Digital camera model

The Nikon Coolpix L100 is a semi-compact digital camera introduced by Nikon Corporation in 2009 as part of the Nikon Coolpix series. It belonged to the "Life" series of Nikon digital cameras, which were intended for beginner and amateur users. It was replaced by the Nikon Coolpix L120 in 2011.

==Description==
The Nikon Coolpix L100 provided good results without the operator needing to acquire professional-level skills. The L100 was a good choice for beginners and amateurs. With an optical zoom of 15x, it is an improvement over older compact digital cameras that generally had a maximum optical zoom of 5x.
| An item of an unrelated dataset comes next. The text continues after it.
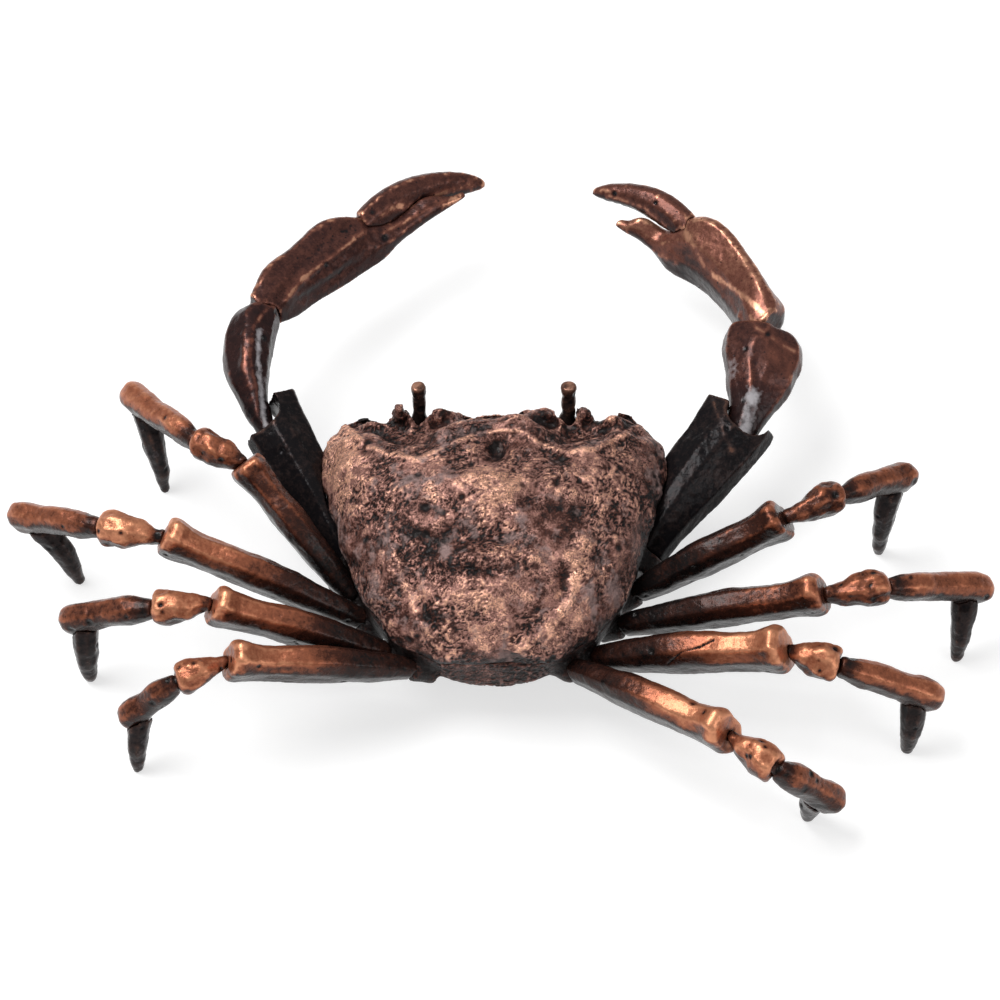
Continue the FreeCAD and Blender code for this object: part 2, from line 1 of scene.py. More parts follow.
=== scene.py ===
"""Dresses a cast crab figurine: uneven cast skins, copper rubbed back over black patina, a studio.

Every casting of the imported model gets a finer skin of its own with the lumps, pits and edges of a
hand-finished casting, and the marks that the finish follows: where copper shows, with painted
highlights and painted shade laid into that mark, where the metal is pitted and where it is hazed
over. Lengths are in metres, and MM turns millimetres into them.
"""

import itertools
import json
import logging
import math
from dataclasses import dataclass, field, replace
from enum import Enum

import bmesh
import bpy
import numpy as np
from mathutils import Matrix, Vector

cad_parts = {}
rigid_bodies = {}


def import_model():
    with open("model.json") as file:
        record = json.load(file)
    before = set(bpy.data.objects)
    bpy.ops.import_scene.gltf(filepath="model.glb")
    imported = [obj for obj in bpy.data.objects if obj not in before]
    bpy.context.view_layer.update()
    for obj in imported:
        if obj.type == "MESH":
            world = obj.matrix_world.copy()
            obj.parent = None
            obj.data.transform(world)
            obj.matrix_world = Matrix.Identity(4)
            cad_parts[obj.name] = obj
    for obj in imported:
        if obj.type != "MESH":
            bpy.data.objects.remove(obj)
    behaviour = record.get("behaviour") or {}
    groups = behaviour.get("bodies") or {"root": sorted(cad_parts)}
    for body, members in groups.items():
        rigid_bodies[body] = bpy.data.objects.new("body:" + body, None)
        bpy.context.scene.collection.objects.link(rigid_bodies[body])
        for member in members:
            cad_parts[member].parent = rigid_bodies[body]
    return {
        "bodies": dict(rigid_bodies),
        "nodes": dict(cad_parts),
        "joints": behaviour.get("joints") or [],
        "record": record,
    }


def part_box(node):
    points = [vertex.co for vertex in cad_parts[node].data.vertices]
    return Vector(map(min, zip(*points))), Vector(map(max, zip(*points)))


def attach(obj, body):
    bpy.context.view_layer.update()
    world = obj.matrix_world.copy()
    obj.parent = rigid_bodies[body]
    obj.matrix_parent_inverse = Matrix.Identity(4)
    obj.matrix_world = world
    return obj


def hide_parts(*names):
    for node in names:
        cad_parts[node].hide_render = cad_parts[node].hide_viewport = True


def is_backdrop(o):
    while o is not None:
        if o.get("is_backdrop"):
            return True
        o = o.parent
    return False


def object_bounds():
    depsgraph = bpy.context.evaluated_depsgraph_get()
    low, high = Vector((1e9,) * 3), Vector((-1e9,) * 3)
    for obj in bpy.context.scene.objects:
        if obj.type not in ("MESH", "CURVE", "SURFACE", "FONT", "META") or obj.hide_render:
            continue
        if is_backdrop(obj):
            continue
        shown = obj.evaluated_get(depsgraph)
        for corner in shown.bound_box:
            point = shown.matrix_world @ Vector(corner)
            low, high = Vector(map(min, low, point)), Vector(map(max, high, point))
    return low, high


LOG = logging.getLogger("crab_figurine")
MM = 0.001
BODY = "root"

Colour = tuple[float, float, float]
# Where a soft step, or a spread of random values, starts and ends.
Span = tuple[float, float]


class Side(Enum):
    """Left and right of the crab, as the castings' names spell them."""

    LEFT = "left"
    RIGHT = "right"


class Mark(Enum):
    """The marks on a skin that the finish reads."""

    # Worn copper, with painted highlights and painted shade laid into the same mark.
    COPPER = "copper"
    PIT = "pit"
    HAZE = "haze"


class Layer(Enum):
    """The noises of one casting, each with what it adds to the casting's seed."""

    LUMPS = 0
    FURROWS = 1
    PLACES = 2
    TEARS = 3
    STREAKS = 4
    RUBS = 5
    BLOTCHES = 7
    VEILS = 9


def smooth(low: float, high: float, values: np.ndarray) -> np.ndarray:
    """Smooth step of some values, from 0 at low to 1 at high."""
    share = np.clip((values - low) / (high - low), 0.0, 1.0)
    return share * share * (3.0 - 2.0 * share)


def at_least(lowest: float, share: np.ndarray) -> np.ndarray:
    """A share from 0 to 1, squeezed so that it starts at its lowest value."""
    return lowest + (1.0 - lowest) * share


class CastingNoise:
    """Smooth seeded noise through space, roughly -1 to 1."""

    cells = 256
    gain = 1.7

    def __init__(self, seed: int) -> None:
        """Shuffles the lattice.

        Args:
            seed: number that the whole pattern follows.
        """
        maker = np.random.default_rng(seed)
        self.order = maker.permutation(self.cells)
        leans = maker.normal(size=(self.cells, 3))
        self.leans = leans / np.linalg.norm(leans, axis=1, keepdims=True)

    def at(self, points: np.ndarray, size: float) -> np.ndarray:
        """Noise at some points.

        Args:
            points: places, one row each.
            size: width of one cell of the noise.

        Returns:
            One value for each point.
        """
        scaled = points / size
        cell = np.floor(scaled).astype(np.int64)
        inside = scaled - cell
        blend = inside**3 * (inside * (inside * 6.0 - 15.0) + 10.0)
        total = np.zeros(len(points))
        for corner in itertools.product((0, 1), repeat=3):
            key = cell + np.array(corner)
            index = self.order[key[:, 0] % self.cells]
            index = self.order[(index + key[:, 1]) % self.cells]
            index = self.order[(index + key[:, 2]) % self.cells]
            height = np.einsum("ij,ij->i", self.leans[index], inside - np.array(corner))
            weight = np.prod(np.where(np.array(corner), blend, 1.0 - blend), axis=1)
            total += height * weight
        return total * self.gain

    def rough(self, points: np.ndarray, size: float, octaves: int = 3) -> np.ndarray:
        """Noise with finer noise on it, each octave half as large.

        Args:
            points: places, one row each.
            size: width of one cell of the coarsest noise.
            octaves: how many sizes are added up.

        Returns:
            One value for each point.
        """
        total = np.zeros(len(points))
        for octave in range(octaves):
            share = 0.5**octave
            total += share * self.at(points + octave * size, size * share)
        return total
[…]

The Nikon Coolpix L100 competed against the Sony DSC-H20 and Canon Sx120, which have similar configurations and were available at similar prices.

==Features==
- Angular glass lens Nikkor reaching an optical zoom up to 15x (28–420 mm)
- Shutter 1 / 1000 – 2 sec
- Sensor 10 megapixels (500 x 760 mm)
- Setting ISO 80–3200
- Viewfinder: 3-inch LCD
- Power standard for AA batteries: alkaline or lithium batteries (recommended by the manufacturer); support for NiMH batteries can be added by upgrading the firmware
- JPEG photo

==Compatibility with rechargeable batteries==
Due to a bug in the camera's firmware, rechargeable batteries cannot keep up with the power demands of the camera. An upgrade of the firmware is available from the company's website.